Casual games require it too
The lengths people go to prevent cheating in single player games is astonishing. I'm really glad Paradox finally allows achievements on modded installs of their games.
If that segment of the market was significant, corpos we be bending over backwards for those dollars.
anti cheat with kernel privilege access? No, thanks
"Sir, a significant market segment says we're ignoring them."
"Are they still giving us money?"
"Yes sir."
"Then fuck 'em."
"In which hole sir"
So, as a bazzite enjoyer what in particular need I do?
I'll settle for the old Rust approach, where you could still play on (or host your own) servers that didn't have anti-cheat enabled.
We'll sooner see linux supported anti cheat than we will server browsers.
We need the game publishers to face more consequences for shoving BS kernel level anti-cheats and not focusing on where it actually matters, server-side.
(Which would also solve the Linux AC problem by extension)
Game publishers: but server-side anticheat is ~~more expensive~~ HARDDDDDD
Most games I know about do both, but my understanding is it's hard to stop some of the client-side stuff server-side.

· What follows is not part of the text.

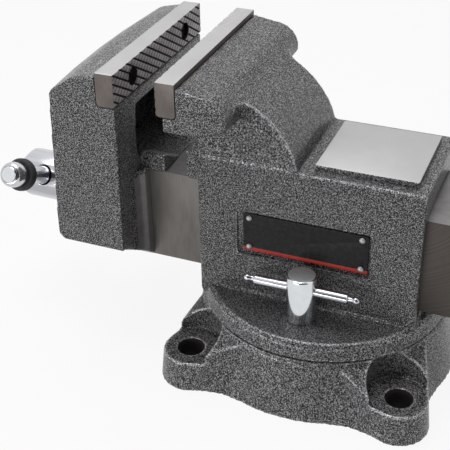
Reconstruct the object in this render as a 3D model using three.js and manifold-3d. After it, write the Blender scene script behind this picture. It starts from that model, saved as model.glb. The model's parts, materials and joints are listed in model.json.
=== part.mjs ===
// Swivel bench vise with 150 mm jaws, in millimetres with +Z up.
// The base stands on z = 0, the swivel axis is the Z axis, and the jaws open along X:
// the moving jaw, its spindle and the handle are on the -X side, and the anvil on the +X side.
import * as THREE from 'three';
import { ConvexGeometry } from 'three/addons/geometries/ConvexGeometry.js';
import { mergeVertices } from 'three/addons/utils/BufferGeometryUtils.js';
import Module from 'manifold-3d';

const wasm = await Module();
wasm.setup();

// Sizes of the whole vise
const jawWidth = 150;
const jawOpening = 31.2;
const throatDepth = 90;
const fit = 0.3; // between pieces that rest on each other
const runningFit = 0.4; // around pieces that slide or turn
const overrun = 6; // how far a cutting shape runs past the face that it opens

// Counts of flat sides and steps on round shapes
const largeRoundSides = 72;
const roundSides = 32;
const smallRoundSides = 20;
const cornerSteps = 5;
const hexSides = 6;
const rivetDomeSteps = 3;

// Swivel base
const baseHeight = 47.5;
const skirtFlare = 10; // of the skirt's foot past its top
const skirtEdge = 2;
const skirtWall = 11;
const deckThickness = 22;
const hubRadius = 24;
const lugCount = 4;
const firstLugAngle = Math.PI / 4;
const lugReach = 8.5; // of a lug's middle past the skirt's foot
const lugFootRadius = 23.5;
const lugTopRadius = 21;
const lugHeight = 24.4;
const ridgeHalfAngle = 24 * Math.PI / 180;
const ridgeSteps = 8;
const ridgeDrop = 1.5;
const pocketRadius = 24;
const lugCornerAngle = 17.3 * Math.PI / 180; // from a lug's middle to where its side meets the skirt
const lugSideAngle = 23.7 * Math.PI / 180;
const lugFilletReach = 18;
const lugFilletDepth = 4;
const benchBoltBore = 16.5;
const benchBoltMouth = 20.5;
const benchBoltMouthDepth = 3;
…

Look, we've been here before. I'm not super invested in multiplayer stuff, so I don't care that much, but I am old enough to remember when gamedevs would not even try crossplay and just let the PC be the wild west when it comes to cheating.
I didn't necessarily hate it. I lived in a world of dedicated servers where moderation and security came down to some kid in his underpants being pretty sure he didn't like you and kicking you out. I'm guessing there's a bit too much money and too much of an expectation of free-form matchmaking for the mass market to go back to that.
But hey, I'm not a security software engineer and I'm not excessively involved in competitive shooters, which seems to be where most of the problem happens. My interest in this is having enough PC security for crossplay to make matchmaking in fighting games less of a hassle than it used to be in the Street Fighter 4 days. You sweaty FPS nerds can do whatever, as far as I'm concerned.
No. It's a video game. Publishers have no business being in my kernel.
Anticheats on Linux don't have kernel access... Have you ever heard of people needing to type their root password to launch a steam game before?
Hu? You don’t need to type root password to load a kernel module automatically , do you?
I mean, do you have to type the root pw if you plug in a wifi dongle that requires an out-of-tree module?
As far as I understand, you have to type root pw only for installation and update of the module and, depending on distribution, even that is not really visible since you type root pw to install tons of stuff all the time.
Let's rephrase: Have you ever needed to enter your root password while installing a game through a launcher such as Steam?
How would that kernel module be installed if nowhere from installing to actually running the game did it have access to the kernel?
Anticheats on Linux don’t have kernel access
Yeah, I know. I'd like it to stay that way. Furthermore, this is also why games with kernel-level anticheat still don't work on linux, despite developments in wine/proton.
Where did I say I wanted kernel anti-cheat?
The post is about anticheat that doesn't work on linux. Non-kernel-level anticheat works fine now thanks to wine/proton. That just leaves kernel-level anticheat. If a game has kernel-level anticheat, the studio is not going to remove it for the sake of a linux version. Therefore, to be compatible with linux, they would be introducing kernel-level anticheat into a linux version. To this, I say "fuck no".
unfortunately for us, I don't think we're what they would consider "significant"
The steam deck be pretty popular these days.
I mean if the game you paid money for is deliberately broken to shaft you, you are a clown for reviewing the game positively. Judging by the complaints of every game with linux-breaking anti cheat, it has failed to remove any of the cheaters.
Nearly 800 hours in Scum, now I can't play it anymore because it's missing Linux EAC support. Too bad.
The only game I currently play is KSP. I've grown so tired of all the crap out there.
Nope, fuck that. I'm not running that anti cheat shit on my machines, I just won't buy it.